Autor bestreitet jegliche Provokation
Und was sagt der Autor? Das Enfant terrible der französischen Literatur, das auch im Ausland mit Büchern wie "Elementarteilchen" oder "Plattform" für Furore sorgte, gesteht immerhin ein "Spiel mit der Angst" ein. Zugleich bestreitet Houellebecq aber jegliche, gegen den Islam gerichtete "Provokation". Sein Roman zeige lediglich einen "wahrscheinlichen" Lauf der Dinge auf, sagte Houellebecq in einem Zeitungsinterview. In Frankreich gilt der 56-Jährige als meistgelesener Autor seiner Generation. Mehrfach hat er sich kontrovers zum Islam geäußert.
Überschreitet Michel Houellebecq mit seinem Roman die "Grenzen der Provokation" und den "Gipfel der Geschmacklosigkeit"? Ja, resümiert die französische Zeitung "Le Temps" und nennt "Soumission" einen "gescheiterten hervorragenden Roman", der "mit dem Feuer spielt und die abstrusen Theorien rechtsextremer Ideologen alimentiert". Die linksliberale Pariser Tageszeitung "Libération" kritisiert den Roman Houellebecqs als "rechts", meint aber: "Es ist erlaubt, einem Autor schriftstellerische Qualitäten zu bescheinigen und seine Ideen zu bekämpfen". Hingegen deuten Blätter wie "Le Figaro" und "Le Point" Houellebecqs "Unterwerfung" eher als Abgesang auf das Abendland oder gar als Aufruf zum Widerstand im Kulturkampf.

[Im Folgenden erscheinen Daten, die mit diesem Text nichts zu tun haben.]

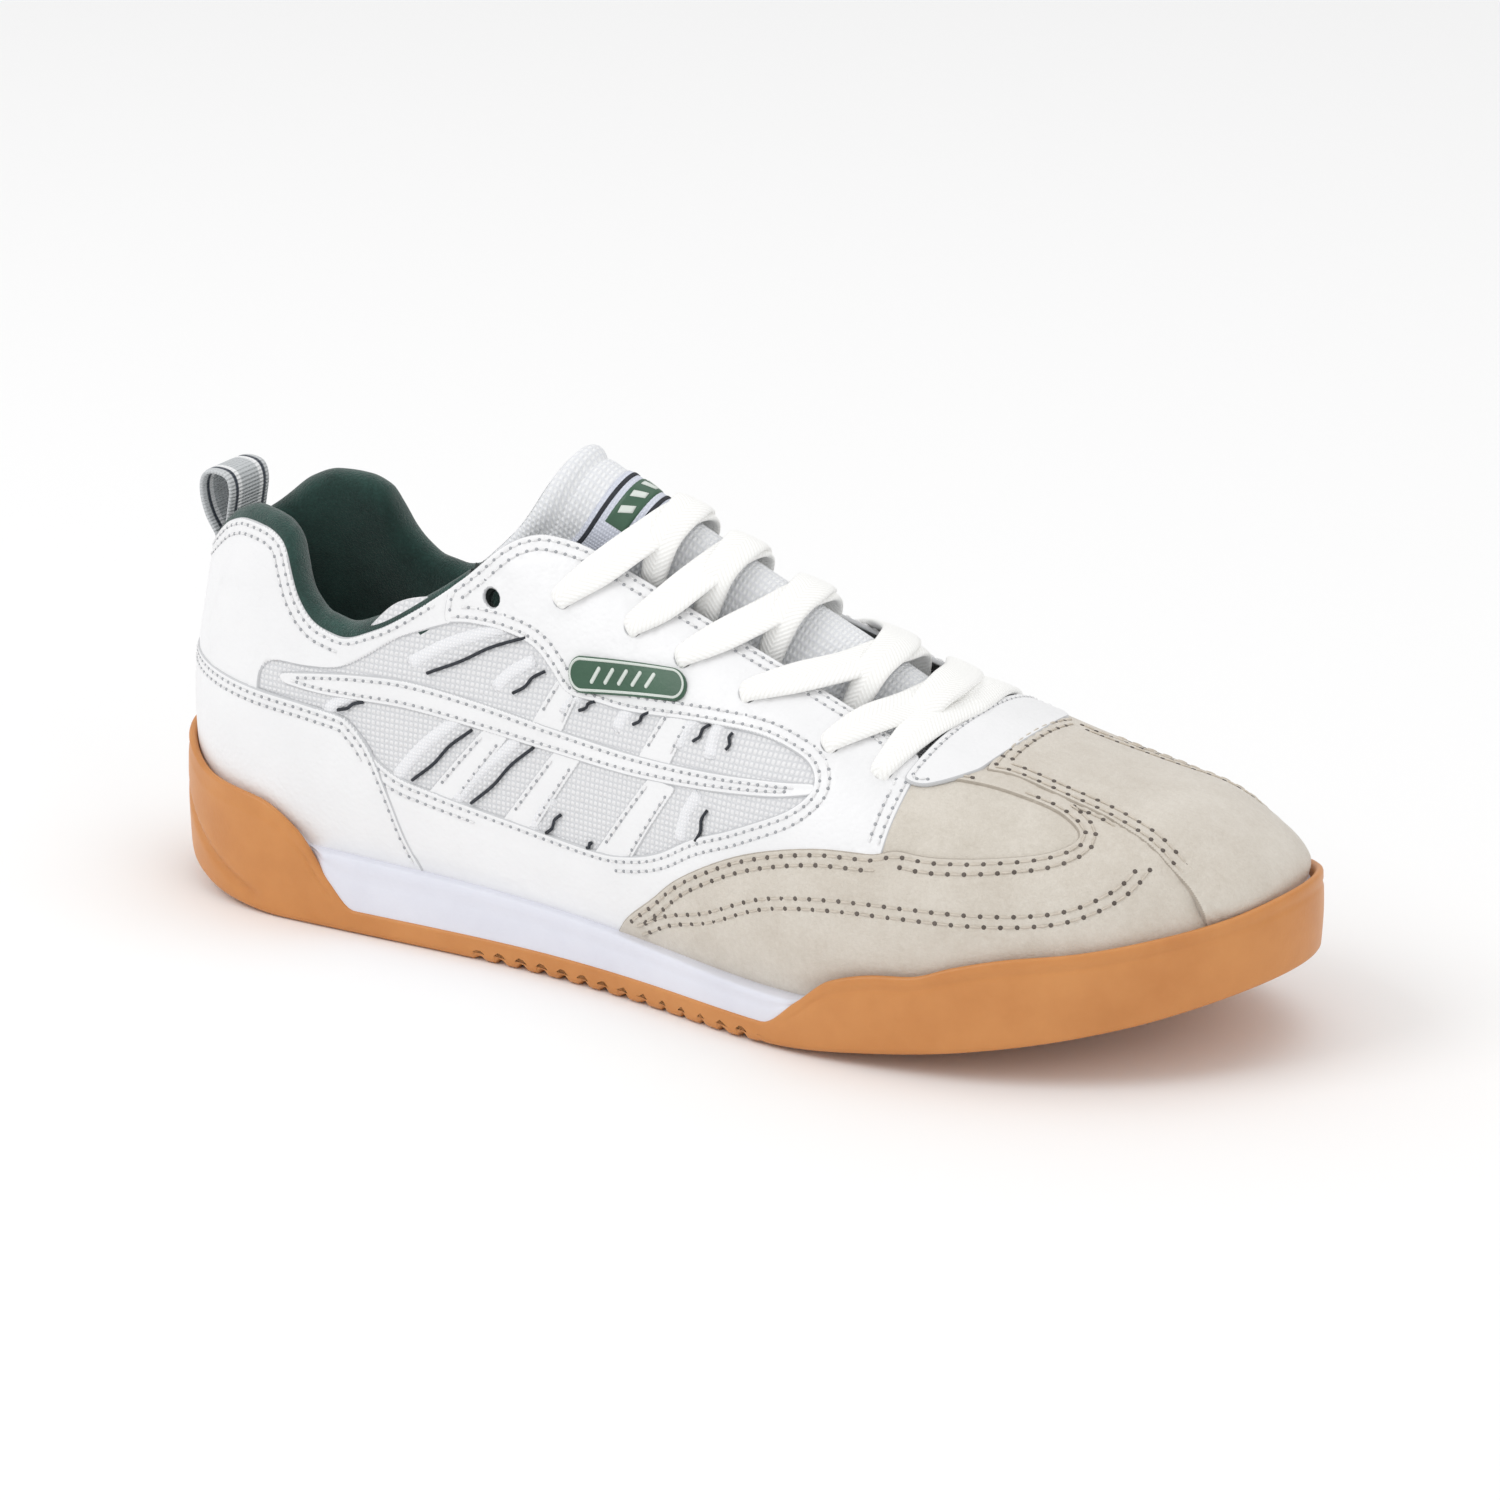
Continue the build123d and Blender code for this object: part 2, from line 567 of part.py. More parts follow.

Wohin der Streit über das neue Buch von Prix-Goncourt-Preisträger Houellebecq am Ende führt, darüber schießen die Spekulationen ins Kraut. Als ein "heilsames, blasphemisches Buch" empfiehlt FAZ-Korrespondent Altwegg "Unterwerfung" , als "Komödie, von der vielleicht eine Katharsis ausgehen kann", jedenfalls für die Franzosen. Und sollte der Lärm um Michel Houellebecqs Roman erst verklungen sein, heißt es entspannt in der "Zeit", dann werde sich schon zeigen, "dass dieses Buch eine ausgeruhte Lektüre lohnt."